In the past year, destiny again brought us together—this time in a defining collective effort to reimagine and recreate the Enugu State of our dreams. It was not a project driven by sentiment, clannishness, or selfish ambition, but by a sober conviction that the moment represented a historic opportunity—a turning point which, if missed, could take generations to recover. We saw it clearly. It felt prophetic, akin to the Magi’s journey so eloquently captured by T. S. Eliot.

We pressed forward—through rough terrains, fierce resistance, ambushes, and calculated distractions. Like Herod’s men of old, forces arose determined to abort the mission. Yet prophecy prevailed. Alongside Dan Nwomeh, Uche Anichukwu, myself, and later Reuben Onyishi, we journeyed through the harmattan of uncertainty, clothed in hope for a redeemed Enugu State. Even before the tunnel ended, we saw the light. And when Governor Peter Mbah emerged, the people joyfully proclaimed: “We have found him.”

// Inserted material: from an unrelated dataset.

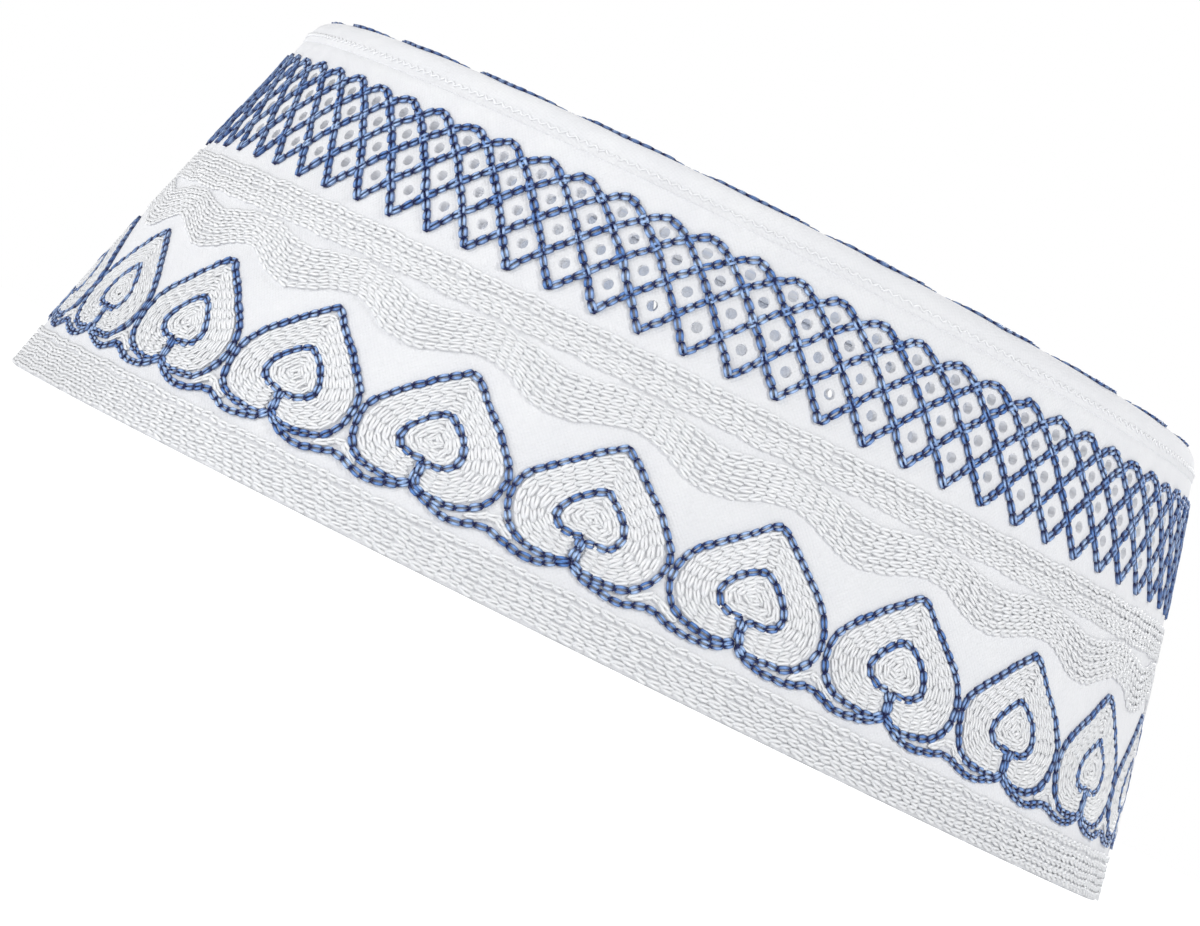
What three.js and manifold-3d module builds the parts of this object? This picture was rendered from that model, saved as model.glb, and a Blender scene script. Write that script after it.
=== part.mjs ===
// Embroidered cotton cap with a flat top, standing on its rim.
// Millimetres, +Z up, origin under the middle of the cap on the surface it stands on.
// +Y is the back, where the slanted join of the side lies. -X is the end with the pressed fold.
import * as THREE from 'three';
import { mergeVertices } from 'three/addons/utils/BufferGeometryUtils.js';
import Module from 'manifold-3d';

const wasm = await Module();
wasm.setup();

// Outline of the rim, seen from below
const halfLength = 95;
const halfDepth = 89;

// Height of the seam above the surface, and of the flat top above the seam
const seamHeight = 66.5;
const crownRise = 4.5;

// Side wall
const wall = 2;
const hemBevel = 0.35;
const seamReach = 0.834;
const sideBow = 0.008;

// Pressed fold at the -X end, deepest at the rim
const foldRise = 3;
const foldReachAngle = THREE.MathUtils.degToRad(20);
const foldHeight = 58;
const foldSharpness = 1.6;

// Top panel and the edge that rolls over onto the side
const panelThickness = 1.6;
const rollRadius = 3.4;

// Gap kept between pieces that are sewn together
const sewnGap = 0.3;

// Eyelets, one in every cell of the lattice, whose lines arch over and so make the upper cells lower.
// The solid is pierced at every third cell
const cellsRound = 72;
const cellRows = 4;
const cellStart = THREE.MathUtils.degToRad(-86.5);
const latticeHeight = 17.4;
const latticeBelowSeam = 3.5;
const archPower = 1.36;
const eyeletDiameter = 1.8;
const piercedStep = 3;
const eyeletSides = 6;

// Lapped join inside the back of the side
const lapWidth = 7;
const lapThickness = 1;
const lapSlant = THREE.MathUtils.degToRad(30);
const lapFootAngle = THREE.MathUtils.degToRad(76);
const lapAboveRim = 2;
const lapBelowSeam = 3;

// Fineness of the mesh
const segmentsRound = 72;
const sideLevels = 6;
const rollSteps = 4;
const lapSteps = 12;

const meanRadius = (halfLength + halfDepth) / 2;
const capHeight = seamHeight + crownRise;

const cotton = new THREE.MeshStandardMaterial({ color: 0xf3f4f8, roughness: 0.9, metalness: 0 });
const cottonTop = new THREE.MeshStandardMaterial({ color: 0xf0f1f6, roughness: 0.9, metalness: 0 });
const cottonInside = new THREE.MeshStandardMaterial({ color: 0xb9bac2, roughness: 0.95, metalness: 0 });

// Share of the rim's reach that the outside of the side has left at a height
function reach(height) {
  const t = height / seamHeight;
  return 1 - (1 - seamReach) * t + sideBow * 4 * t * (1 - t);
}

// Share by which the pressed fold pushes the side out, at an angle round the cap and a height
function foldShare(angle, height) {
  const fromEnd = Math.abs(Math.atan2(Math.sin(angle - Math.PI), Math.cos(angle - Math.PI)));
  const near = Math.max(0, 1 - fromEnd / foldReachAngle);
  const low = Math.max(0, 1 - height / foldHeight);
  return (foldRise / halfLength) * near ** foldSharpness * low;
}

// Point of the oval cap for a round one's angle, radius and height
function ovalPoint(angle, radius, height) {
  const share = (radius / meanRadius) * (1 + foldShare(angle, height));
  return new THREE.Vector3(
    halfLength * share * Math.cos(angle) + foldRise / 2,
    halfDepth * share * Math.sin(angle),
    height,
  );
}

// Turns a profile of [radius, height] points round the axis, then gives it the cap's oval plan
function turnedOval(profile) {
  const points = profile.map(([radius, height]) => new THREE.Vector2(radius, height));
  const geometry = new THREE.LatheGeometry(points, segmentsRound);
  geometry.rotateX(Math.PI / 2);
  const place = geometry.attributes.position;
  for (let i = 0; i < place.count; i += 1) {
    const x = place.getX(i);
    const y = place.getY(i);
    const point = ovalPoint(Math.atan2(y, x), Math.hypot(x, y), place.getZ(i));
    place.setXYZ(i, point.x, point.y, point.z);
  }
  return geometry;
}

// Closed solid for cutting, from a geometry whose shared corners are merged
function solidOf(geometry) {
  const bare = geometry.clone();
  bare.deleteAttribute('normal');
  bare.deleteAttribute('uv');
  const merged = mergeVertices(bare, 1e-4);
  const vertProperties = new Float32Array(merged.attributes.position.array);
  const triVerts = new Uint32Array(merged.index.array);
  return new wasm.Manifold(new wasm.Mesh({ numProp: 3, vertProperties, triVerts }));
}

function geometryOf(solid) {
  const mesh = solid.getMesh();
  const geometry = new THREE.BufferGeometry();
  geometry.setAttribute('position', new THREE.BufferAttribute(mesh.vertProperties, 3));
  geometry.setIndex(new THREE.BufferAttribute(mesh.triVerts, 1));
  geometry.computeVertexNormals();
  return geometry;
}

function outerRadius(height) {
  return meanRadius * reach(height);
}

// Side wall: up the outside, down the inside, with small bevels where the cloth folds at the rim
function sideGeometry() {
  const profile = [];
  profile.push([outerRadius(0) - hemBevel, 0]);
  for (let i = 0; i <= sideLevels; i += 1) {
    const height = hemBevel + ((seamHeight - hemBevel) * i) / sideLevels;
    profile.push([outerRadius(height), height]);
  }
  for (let i = sideLevels; i >= 0; i -= 1) {
    const height = hemBevel + ((seamHeight - hemBevel) * i) / sideLevels;
    profile.push([outerRadius(height) - wall, height]);
  }
  profile.push([outerRadius(0) - wall + hemBevel, 0]);
  profile.push(profile[0]);
  return turnedOval(profile);
}

// Pin through the side wall at one eyelet, square to the cloth
function eyeletPin(angle, height) {
  const middleOfWall = (at, level) => ovalPoint(at, outerRadius(level) - wall / 2, level);
  const centre = middleOfWall(angle, height);
  const along = middleOfWall(angle + eyeletDiameter / meanRadius, height).sub(centre);
  const up = middleOfWall(angle, height + eyeletDiameter).sub(centre);
  const outward = along.cross(up).normalize();
  const pinLength = wall * 3;
  const pin = new THREE.CylinderGeometry(eyeletDiameter / 2, eyeletDiameter / 2, pinLength, eyeletSides);
  pin.applyQuaternion(new THREE.Quaternion().setFromUnitVectors(new THREE.Vector3(0, 1, 0), outward));
  pin.translate(centre.x, centre.y, centre.z);
  return solidOf(pin);
}

// Height at which the arched lines cross, counted in half cells down from the top of the arches
function crossingHeight(halfCells) {
  return seamHeight - latticeBelowSeam - latticeHeight * (halfCells / (cellRows + 1)) ** archPower;
}

// Every row stands half a cell round from the one below, midway between its cells' two corners
function piercedSide() {
  let side = solidOf(sideGeometry());
  const cellAngle = (2 * Math.PI) / cellsRound;
  for (let row = 0; row < cellRows; row += 1) {
    const height = (crossingHeight(cellRows - row - 1) + crossingHeight(cellRows - row + 1)) / 2;
    for (let cell = row % piercedStep; cell < cellsRound; cell += piercedStep) {
      side = side.subtract(eyeletPin(cellStart + (cell + (row % 2) / 2) * cellAngle, height));
    }
  }
  return geometryOf(side);
}

// Top panel: one closed skin that leaves the axis on top, rolls over the edge and comes back below
function crownGeometry() {
  const foot = seamHeight + sewnGap;
  const edge = outerRadius(seamHeight);
  const lean = Math.atan2(edge - outerRadius(capHeight), capHeight - seamHeight);
  const roll = Math.min(rollRadius, crownRise - 2 * sewnGap);
  const rollCentre = edge - (crownRise - roll) * Math.tan(lean) - roll / Math.cos(lean);
  const rollPoint = (radius, turn) => [
    rollCentre + radius * Math.sin(turn),
    capHeight - roll + radius * Math.cos(turn),
  ];
  const lastTurn = Math.PI / 2 - lean;
  const profile = [[0, capHeight - panelThickness]];
  for (let i = 0; i <= rollSteps; i += 1) {
    profile.push(rollPoint(roll - panelThickness, (lastTurn * i) / rollSteps));
  }
  profile.push([edge - panelThickness, foot]);
  profile.push([edge, foot]);
  for (let i = rollSteps; i >= 0; i -= 1) {
    profile.push(rollPoint(roll, (lastTurn * i) / rollSteps));
  }
  profile.push([0, capHeight]);
  return turnedOval(profile);
}

// Lapped join: a flat strip swept up the inside of the wall on a slant
function lapGeometry() {
  const corners = [];
  const index = [];
  for (let i = 0; i <= lapSteps; i += 1) {
    const climb = ((seamHeight - lapBelowSeam - lapAboveRim) * i) / lapSteps;
    const height = lapAboveRim + climb;
    const drift = (climb * Math.tan(lapSlant)) / meanRadius;
    const halfAngle = lapWidth / 2 / Math.cos(lapSlant) / meanRadius;
    const outside = outerRadius(height) - wall - sewnGap;
    for (const [side, depth] of [[-1, 0], [1, 0], [1, lapThickness], [-1, lapThickness]]) {
      const point = ovalPoint(lapFootAngle + drift + side * halfAngle, outside - depth, height);
      corners.push(point.x, point.y, point.z);
    }
  }
  for (let i = 0; i < lapSteps; i += 1) {
    for (let k = 0; k < 4; k += 1) {
      const a = i * 4 + k;
      const b = i * 4 + ((k + 1) % 4);
      index.push(a, b, b + 4, a, b + 4, a + 4);
    }
  }
  const last = lapSteps * 4;
  index.push(0, 2, 1, 0, 3, 2);
  index.push(last, last + 1, last + 2, last, last + 2, last + 3);
  const geometry = new THREE.BufferGeometry();
  geometry.setAttribute('position', new THREE.Float32BufferAttribute(corners, 3));
  geometry.setIndex(index);
  geometry.computeVertexNormals();
  return geometry;
}

function piece(name, geometry, material) {
  const mesh = new THREE.Mesh(geometry, material);
  mesh.name = name;
  return mesh;
}

const cap = new THREE.Group();
cap.add(piece('side_band', piercedSide(), cotton));
cap.add(piece('crown_top', crownGeometry(), cottonTop));
cap.add(piece('back_seam', lapGeometry(), cottonInside));

export default cap;
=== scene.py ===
import math

import bmesh
import bpy
import numpy as np
from mathutils import Matrix, Vector


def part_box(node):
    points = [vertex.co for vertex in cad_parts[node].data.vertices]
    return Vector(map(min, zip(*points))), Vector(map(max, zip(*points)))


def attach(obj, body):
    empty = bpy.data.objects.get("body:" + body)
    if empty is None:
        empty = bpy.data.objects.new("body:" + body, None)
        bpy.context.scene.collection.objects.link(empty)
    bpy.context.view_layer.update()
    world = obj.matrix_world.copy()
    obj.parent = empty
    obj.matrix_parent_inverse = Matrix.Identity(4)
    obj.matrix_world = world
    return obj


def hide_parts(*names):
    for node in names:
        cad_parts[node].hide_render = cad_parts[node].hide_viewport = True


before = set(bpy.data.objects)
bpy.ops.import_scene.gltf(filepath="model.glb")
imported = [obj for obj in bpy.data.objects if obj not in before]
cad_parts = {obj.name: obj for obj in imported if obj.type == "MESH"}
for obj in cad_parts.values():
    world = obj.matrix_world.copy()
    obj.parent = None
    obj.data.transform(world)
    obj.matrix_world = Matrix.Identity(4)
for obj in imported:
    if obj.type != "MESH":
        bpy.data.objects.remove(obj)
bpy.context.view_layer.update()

# The side
# One long strip of stiffened white cotton, two plies thick, joined at the back and leaning in towards
# the top. Its lower edge is folded under to make the rim, its left end is pressed into a fold, and an
# eyelet is punched through every cell of the lattice that is stitched near the top.
half_length = 0.095
half_depth = 0.089
mean_radius = (half_length + half_depth) / 2
seam_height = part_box("side_band")[1].z
cap_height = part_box("crown_top")[1].z
wall = 0.002
seam_reach = 0.834
side_bow = 0.008
fold_rise = 0.003
fold_reach_angle = math.radians(20)
fold_height = 0.058
fold_sharpness = 1.6
round_length = 2 * math.pi * mean_radius

cells_round = 72
cell_rows = 4
cell_width = round_length / cells_round
cell_start = math.radians(-86.5) * mean_radius
lattice_height = 0.0174
lattice_top = seam_height - 0.0035
lattice_low = lattice_top - lattice_height
arch_power = 1.36
eyelet_radius = 0.00088
eyelet_lip = 0.00012
hem_radius = 0.0007
collar_width = 0.00035
columns_per_cell = 6
row_step = 0.0013
top_levels = 5
mm = 0.001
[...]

By every material and professional metric, Anichukwu qualifies as a “big man”—a foremost media and communications strategist, consultant to high-profile individuals and international organisations. Yet humility defines him more than affluence. He wears success lightly, teaching by example that true greatness needs no announcement. That lesson alone is priceless.

From him, I have also learnt discipline, proactivity, and the relentless pursuit of excellence. He works with zeal, precision, and respect for time—always delivering with clarity and calm. Working with him as Senior Special Assistant to the Executive Governor of Enugu State on External Relations has been an indelible privilege. He brings grace, balance, and equanimity to duty. For his understanding, professionalism, and camaraderie, I remain deeply grateful.

As you mark another year, Onyeishi Okanga, may the Almighty God renew your strength, enlarge your coast, and bless you beyond measure.

Happy Birthday, my elder brother—_my oga at work and even at home since I continue to learn from him_. May the years ahead be filled with grace, impact, divine favour, and enduring fulfilment. Congratulations, and many more fruitful years of God’s goodness and mercy.